Which brings us to the question. Is the inherent Islamophobia that is typically behind false accusations of antisemitism what drives Torres to attack people with fraudulent accusations? If the old Spanish adage that says, “Tell me who your friends are and I will tell you who you are" holds, then yes, it would seem that is precisely what’s driving Torres.
It’s also likely that his growing association with people on the far-right is what inevitably drove him away from the Progressive Caucus. Many of his constituents have questioned his integrity and loyalty to his community ever since. For Torres, it seems massive donations from donors are more important than the people in his community. Rumor has it, that he thinks he could be president one day. But with his attitude, I highly doubt it.
It’s become clear that Torres does what he does for clicks and attention from people who can’t vote for him because they’re not from the Bronx. Instead, it seems like he’s trying to build a national base. But his attacks on his constituents, Jewish people, Arabs and Muslims, and now, reporters, show that his character isn’t much better than so many far-right shitheels.

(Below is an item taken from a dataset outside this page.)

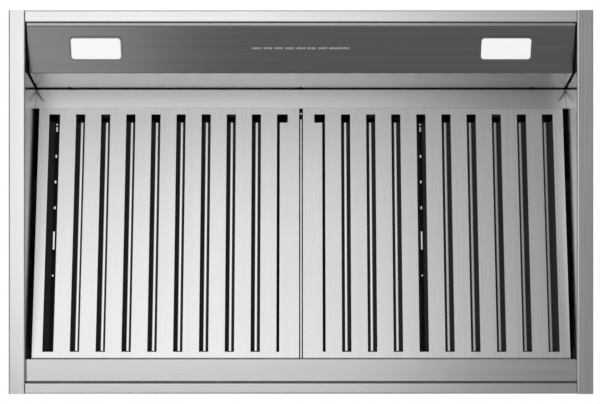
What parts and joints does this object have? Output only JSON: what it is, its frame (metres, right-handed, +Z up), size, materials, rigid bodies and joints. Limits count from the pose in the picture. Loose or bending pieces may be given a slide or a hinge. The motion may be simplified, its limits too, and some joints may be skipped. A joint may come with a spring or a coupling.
{
  "type": "wall mount range hood",
  "caption": "Wall mount range hood: folded steel canopy, hinged baffle filters, grease tray, slanted lamp panel, inside blower and round duct collar with back-draught flaps.",
  "frame": {"origin": "middle of the canopy's outline on the plane of its bottom rim", "axes": "+X to the right seen from the front, +Y toward the wall, +Z up"},
  "size_m": [0.9144, 0.6, 0.507],
  "materials": {
    "canopy_steel": "satin",
    "panel_steel": "satin",
    "filter_steel": "satin",
    "baffle_steel": "satin",
    "tray_steel": "satin",
    "pin_steel": "polished",
    "bracket_steel": "zinc plated",
    "spring_steel": "polished",
    "lens": "frosted",
    "bezel": "satin",
    "board": "matt",
    "led_board": "matt",
    "galvanised": "galvanised",
    "wheel": "matt",
    "flaps": "satin",
    "motor_case": "satin",
    "mount_rubber": "matt",
    "black_plastic": "matt",
    "white_plastic": "matt",
    "screw_steel": "zinc plated"
  },
  "bodies": {
    "canopy": {"left_side_panel": "canopy_steel", "right_side_panel": "canopy_steel", "front_panel": "canopy_steel", "back_panel": "canopy_steel", "top_panel": "canopy_steel", "control_panel": "panel_steel", "ledge_plate": "panel_steel", "centre_divider": "baffle_steel", "damper_pin": "pin_steel", "panel_brackets": "bracket_steel", "filter_hangers": "bracket_steel", "motor_bracket": "bracket_steel", "lamp_housings": "bracket_steel", "wiring_box": "bracket_steel", "wiring_cover": "bracket_steel", "filter_catches": "spring_steel", "tray_clips": "spring_steel", "lamp_lenses": "lens", "lamp_bezels": "bezel", "touch_board": "board", "lamp_boards": "led_board", "blower_scroll": "galvanised", "blower_side_left": "galvanised", "blower_side_right": "galvanised", "duct_collar": "galvanised", "motor": "motor_case", "motor_mounts": "mount_rubber", "run_capacitor": "black_plastic", "cable_clamp": "black_plastic", "lamp_driver": "white_plastic", "top_screws": "screw_steel", "collar_screws": "screw_steel", "blower_screws": "screw_steel", "cover_screws": "screw_steel"},
    "left_filter": {"left_filter_pan": "filter_steel", "left_filter_baffles": "baffle_steel", "left_filter_rails": "baffle_steel", "left_filter_pivots": "pin_steel"},
    "right_filter": {"right_filter_pan": "filter_steel", "right_filter_baffles": "baffle_steel", "right_filter_rails": "baffle_steel", "right_filter_pivots": "pin_steel"},
    "grease_tray": {"grease_tray": "tray_steel"},
    "impeller": {"impeller": "wheel"},
    "left_damper": {"left_damper": "flaps"},
    "right_damper": {"right_damper": "flaps"}
  },
  "joints": [
    {"name": "left_filter_hinge", "type": "hinge", "parent": "canopy", "child": "left_filter", "pos_m": [-0.214, 0.24127, 0.03488], "axis": [1, 0, 0], "range_deg": [0, 60]},
    {"name": "right_filter_hinge", "type": "hinge", "parent": "canopy", "child": "right_filter", "pos_m": [0.214, 0.24127, 0.03488], "axis": [1, 0, 0], "range_deg": [0, 60]},
    {"name": "tray_slide", "type": "slide", "parent": "canopy", "child": "grease_tray", "axis": [0, 0, -1], "range_m": [0, 0.06]},
    {"name": "wheel_shaft", "type": "hinge", "parent": "canopy", "child": "impeller", "pos_m": [0, 0.175, 0.3], "axis": [1, 0, 0], "continuous": true},
    {"name": "left_flap_hinge", "type": "hinge", "parent": "canopy", "child": "left_damper", "pos_m": [0, 0.1125, 0.4815], "axis": [0, 1, 0], "range_deg": [0, 80]},
    {"name": "right_flap_hinge", "type": "hinge", "parent": "canopy", "child": "right_damper", "pos_m": [0, 0.1125, 0.4815], "axis": [0, -1, 0], "range_deg": [0, 80]}
  ]
}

It is that rabidity makes Torres like MTG and Trump more than anything else. Even more so when his followers fall in line behind him and copy his actions. His tactics are not new and he, like the rest of us, knows the impacts they can have. In other words, he knows exactly what he’s doing to people for disagreeing with him or calling him out. And despite the far-right normalizing the behavior, it is still unacceptable for lawmakers to target reporters with lies.
No reporter should be intimidated or have their careers threatened by elected officials. Ritchie Torres owes Pablo Manríquez a public apology.